I love the act of praying for others. I love that it keeps me from becoming tangled up in my own life, and helps me focus on what I can do to help others. I love the bond that comes with others through shared faith and shared petitioning. I love that it reminds me that God is in control. But sometimes I get into habitual phrases if the need lasts, especially when that need doesn't change: the job that still hasn't materialized; the missionary service that lasts for a set period; the chronic health condition. I find myself grouping people's needs into categories, losing the crisp details of their circumstances into an unfocused "bless them with the health they need." And I feel something important is lost when I do that.

So I guess what I'm asking for is advice. How do you keep your prayers fresh when the need doesn't change? How do you approach praying for the long-term needs of others?

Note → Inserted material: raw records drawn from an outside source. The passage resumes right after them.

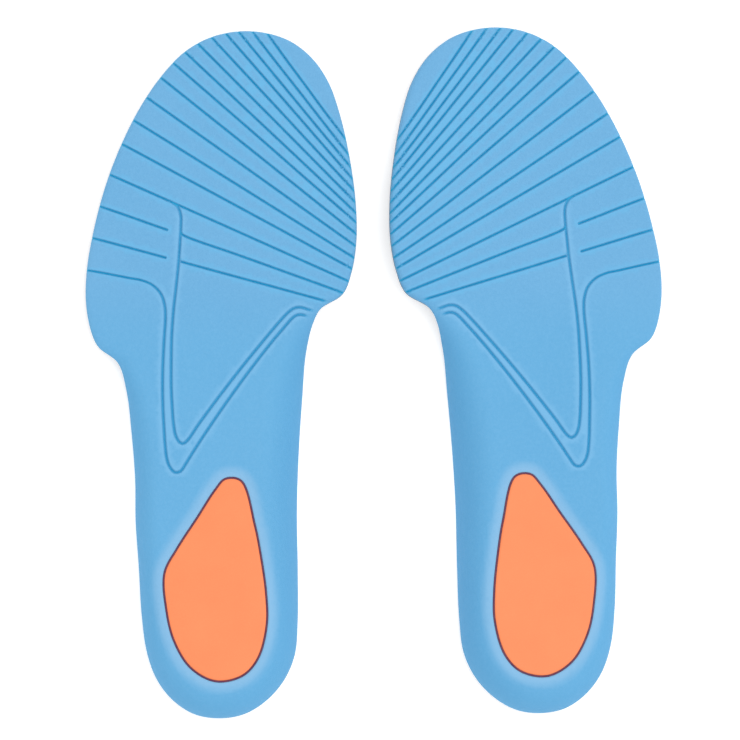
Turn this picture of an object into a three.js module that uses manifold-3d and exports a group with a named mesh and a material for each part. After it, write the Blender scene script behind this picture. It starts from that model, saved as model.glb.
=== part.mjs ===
// A matched pair of full-length cushioned insoles, lying foot side down with their soles up.
// Millimetres, +Z up, +Y towards the toes. The two insoles mirror each other about the plane X = 0, and the origin is on
// the surface they lie on, at the middle of the pair.
//
// Each insole is drawn flat first: its sole is the plane z = 0, its foot side is below, and x and y are those of the
// right insole seen from above. It is then tipped to the pose in which it comes to rest on its toe, its arch wall and
// its outer forefoot edge.
import * as THREE from "three";
import { mergeVertices } from "three/addons/utils/BufferGeometryUtils.js";
import Module from "manifold-3d";

// ---- driving dimensions ----
const FOAM_FOREFOOT = 4.0; // foam thickness under the toes and the ball of the foot
const FOAM_HEEL = 7.6; // foam thickness under the heel
const COVER_THICKNESS = 1.2; // laminated textile cover
const GAP = 0.3; // clearance between touching pieces
const EDGE_DROP = 1.8; // height of the rounding along the forefoot's lower edge
const RIM_LAND = 1.8; // foam thickness at the rim of the heel cup and arch wall
const PAD_PROUD = 0.3; // how far the heel pad stands out of the sole
const PAD_THICKNESS = 3.7;
const FILM_THICKNESS = 0.4; // adhesive film under the heel pad
const POCKET_CLEARANCE = 0.6; // between the heel pad and the wall of its pocket
const PIVOT = [-60, 0]; // the point of the sole that the insole is tipped about
const TIP_X = -0.06744; // radians about X
const TIP_Y = -0.06534; // radians about Y
const SOLE_HEIGHT = 14.955; // height of that point of the sole over the surface

// Wall height below the sole, wall width across and foam thickness, each against y.
const LATERAL_WALL = [[-136, 18.5], [-112, 18.3], [-88, 17.5], [-58, 16.6], [-38, 15.3], [-14, 11.5], [2, 7.4], [11, 4.6], [17, 4], [140, 4]];
const MEDIAL_WALL = [[-136, 18.5], [-112, 18.9], [-84, 20], [-58, 20.5], [-38, 19.2], [-14, 16.2], [2, 13.4], [14, 9.2], [23, 5], [30, 4], [140, 4]];
const LATERAL_WIDTH = [[-136, 11], [-110, 10.5], [-80, 9], [-30, 9], [-5, 8], [6, 5], [14, 2.4], [20, 2], [140, 2]];
const MEDIAL_WIDTH = [[-136, 11], [-112, 11.5], [-90, 12], [-60, 13.5], [-30, 15.5], [-8, 15], [6, 11.5], [16, 7.5], [24, 4.5], [32, 2], [140, 2]];
const FOAM_THICKNESS = [[-140, FOAM_HEEL], [-70, FOAM_HEEL], [-20, 5.6], [30, FOAM_FOREFOOT], [140, FOAM_FOREFOOT]];

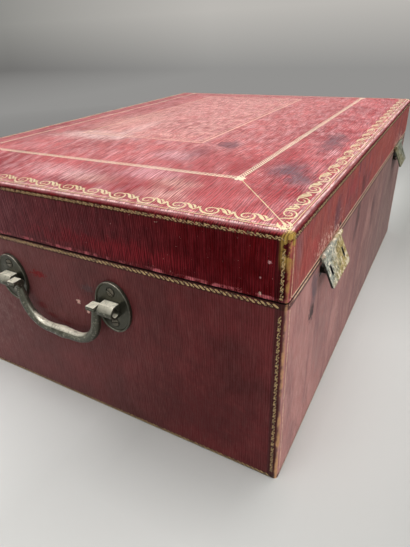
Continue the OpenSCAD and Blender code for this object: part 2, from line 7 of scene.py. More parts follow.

Wednesday, December 2, 2009

What I've been doing instead of cleaning, Pt. 2

:) Apparently not taking very good photos to illustrate the events, but here is what I've got:


We spent Thanksgiving with Cristie and her family up in Baltimore. This picture is of William getting dressed up to play the "Dread Pirates" board game with us. Aren't my cousins fun? Anyways, it was fun remembering that last Thanksgiving, Cristie and I were both morning sick, and here we were, a year later, with those wonderful little people to share the day with us. They were definitely worth the effort.

Saturday we met up with Rob's dad and Mary Ellen on the mall and went to the Hirshhorn Sculpture Garden and National Gallery. I feel very lucky that we've gotten to see so much of them this year.

And other than that, I've been working on Christmas preparations, anniversary preparations, and watching Glee (because, really, who needs clean dishes when you've got a football team dancing to "Single Ladies").